Apps can also cut costs drastically and ensure quicker and better customer service experiences. Using chatbots, for example, cuts down the money that you would use to hire call center executives who have limited time, and retailers can opt for the customer service of the app that they supply to, without any huge investment. The beauty of commercial apps is that both big and small players can benefit from varying sizes of the market pie. Apps help you understand your users deeply and communicate to them regularly about new products and features, apart from tracking and targeting them according to their behavior and location.

Building the best consumer industry applications

If you want to develop a consumer-based web or mobile app, you need to get your strategy clear. Why the need for this app? Is it to drive sales, increase brand awareness or both? Do you want to inform your users about new products or stay in touch with them regularly? Here are some important points to consider when building mobile or web apps for consumers.

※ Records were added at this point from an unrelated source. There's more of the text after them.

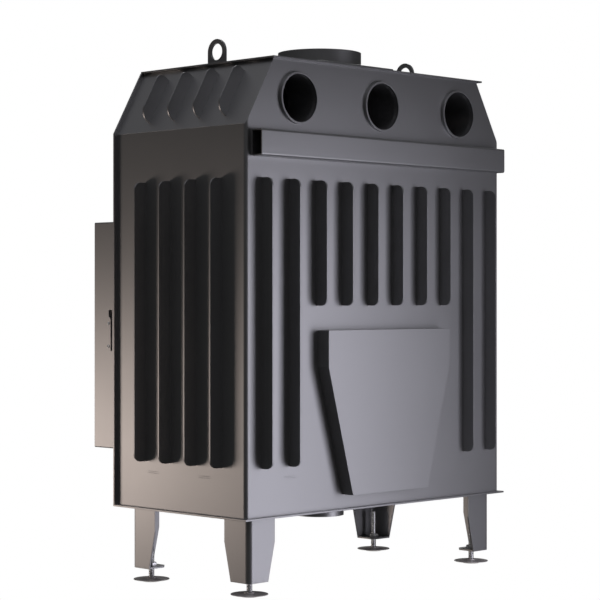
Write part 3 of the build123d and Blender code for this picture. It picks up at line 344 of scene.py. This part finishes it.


# Each finish's edge colour is a painted highlight along its edges.
BODY_PAINT = steel_finish(
    "body_paint", dark=(0.39, 0.39, 0.395), light=(0.42, 0.42, 0.425), edge=(0.5, 0.5, 0.51),
    metallic=1.0, smooth=0.435, rough=0.46,
)
FOOT_STEEL = steel_finish(
    "foot_steel", dark=(0.54, 0.51, 0.5), light=(0.62, 0.59, 0.58), edge=(0.7, 0.7, 0.7),
    metallic=0.35, smooth=0.26, rough=0.34,
)
ZINC = steel_finish(
    "zinc_plate", dark=(0.8, 0.8, 0.81), light=(0.88, 0.88, 0.89), edge=(0.92, 0.92, 0.92),
    metallic=0.8, smooth=0.14, rough=0.22,
)
MILL_SCALE = steel_finish(
    "mill_scale", dark=(0.016, 0.016, 0.018), light=(0.034, 0.034, 0.036), edge=(0.07, 0.07, 0.07),
    metallic=0.0, smooth=0.5, rough=0.66, bump=0.2, grain=160.0,
)
CAST_IRON = steel_finish(
    "cast_iron", dark=(0.02, 0.02, 0.021), light=(0.035, 0.035, 0.036), edge=(0.09, 0.09, 0.09),
    metallic=0.0, smooth=0.5, rough=0.62, bump=0.35, grain=240.0, radius=0.002,
)
HANDLE_STEEL = steel_finish(
    "handle_steel", dark=(0.5, 0.5, 0.5), light=(0.58, 0.58, 0.58), edge=(0.7, 0.7, 0.7),
    metallic=1.0, smooth=0.2, rough=0.28,
)
GLASS = ceramic_glass()
BOARD = firebox_board()
FLAT_GASKET = gasket_rope("flat_gasket", "Object", 160.0)
ROPE = gasket_rope("rope_gasket", "UV", 1.0)

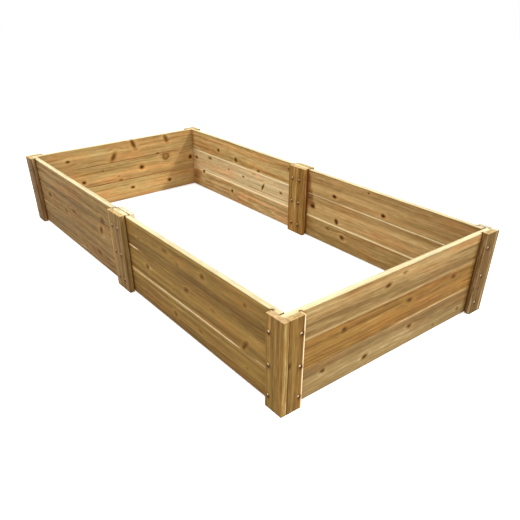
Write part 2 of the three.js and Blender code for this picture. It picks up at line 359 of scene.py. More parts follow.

Research and address customer pain points

Research as much as possible and address specific customer pain points. A good example is Starbucks, which enables you to place a delivery or even add your name to a waitlist, and earn points by doing so. Apps also allow you to build your brand, retain customers, ensure loyalty, and reach different customer segments.

Use features like push notifications and clicks to call

According to this survey, 46% of users want to push notifications because they like personalized alerts. This survey also mentions that unlike a link, a click to call button achieves 30% to 50% conversion rates. Online payments, shipment tracking, appointment booking and connecting to social media platforms are necessities and not features if you want to build mobile apps for consumers.

Design it right and test it

This quote by Steve Jobs underpins the purpose of good design. “Design is not just what it looks and feels like. The design is how it works.” A report by Fortune says that 75% of users open an app but lose interest and don’t come back. Design and user experience determine the success of your app. From fast loading time and customer experience to ease of use and the right amount of content, design matters immensely. User experience testing is also important, and testing for technical glitches or bugs is also crucial. Remember, a slow loading time or error pages can put a user off completely. UI and UX richness, as well as usability, will determine the success of your app.

Developing apps like shopping carts

Apart from the features mentioned above, shopping, e-commerce, and consumer apps should have facilities like shipping, multiple payment gateways, OTP generation, customer support services like chatbots and the ability to work in the offline mode. Synchronization between the store and the app, voice search, a rich and interactive design, multilingual support, push notifications, social media/mobile logins and integrating GPS or features like maps also adds to a great shopping experience. A perfectly designed app which brings all these features to the table will be an instant success. For more information on e-commerce apps, you can check out our article on how to build one.

Interestingly, statistics show that while gaming apps are most commonly created apps, web apps for the consumer industry and apps that are used for shopping are the most commonly used apps. Developing applications for consumer services? You’ve entered the hottest mobile and web app market!